His mother treasured all these in her heart. Years after, Mary reflected. She put there Gabriel’s visit, the shepherds’ coming, the wise men, the flight to Egypt, the temple experience at 12, the time he left home at 30, the day he came back to the synagogue at Nazareth and was handled roughly, the day she and some of her other sons went to fetch him, to save him from himself, the day he hung on a cross in Jerusalem and she was witness. She backed way up. She thought about these things. Parents do that, you know? It all fit into a pattern. A pattern that made more sense afterward than it did in the living of it. Martin Buber said, “Nobody walks with God, but sometimes we can track him.”

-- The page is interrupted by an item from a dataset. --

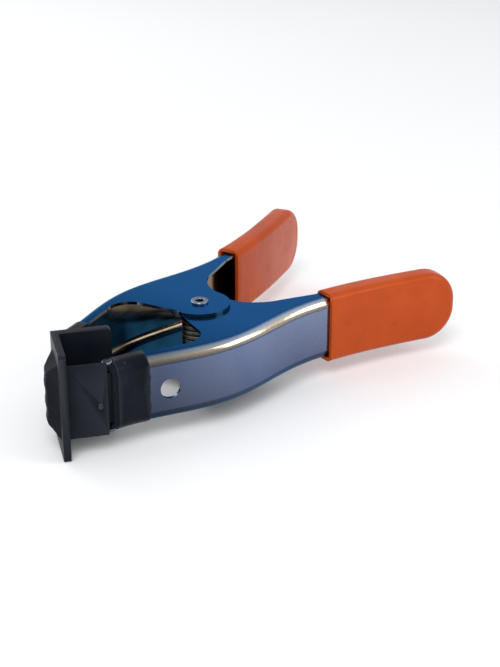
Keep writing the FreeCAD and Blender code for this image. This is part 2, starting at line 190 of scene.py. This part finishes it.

How do we deal with our own youth? They’re 12, 14, 16, 18; finding their way, discovering themselves, they want to do the right thing, but they’re not sure what the right thing is. This text has some hints for the older generation. Ever so briefly, four of them. Don’t underestimate these people. They may be ahead of us as Jesus was ahead of his parents. Second observation – give them a religious education. Every opportunity needs to be put before them. They will do with it what they will, but they need to have it put before them. Third – give them some space. Nobody can tell anybody else what God wants them to do. Or, take the religious language out. Nobody gets to tell somebody else what you ought to do with your life. I don’t get to go but so far with my child. Last observation – every kid needs encouragement. This is not an easy thing to figure out. They need lots of encouragement. The church needs to be an encouragement.

I paid close attention to the part we read back to parents at a dedication in November. We promised we would be grandparents and aunts and uncles to these children growing up. Since families are so scattered these days, oft times, right here you’re closer than blood kin. Encourage, encourage, and encourage them. Bless them—they long for it. You know how this story turned out with Jesus, but it’s also a mirror. As you look at him, you can’t keep from seeing yourself and your relationship to a host of other people. It’s about identity and the part others can play in it. It’s a good story.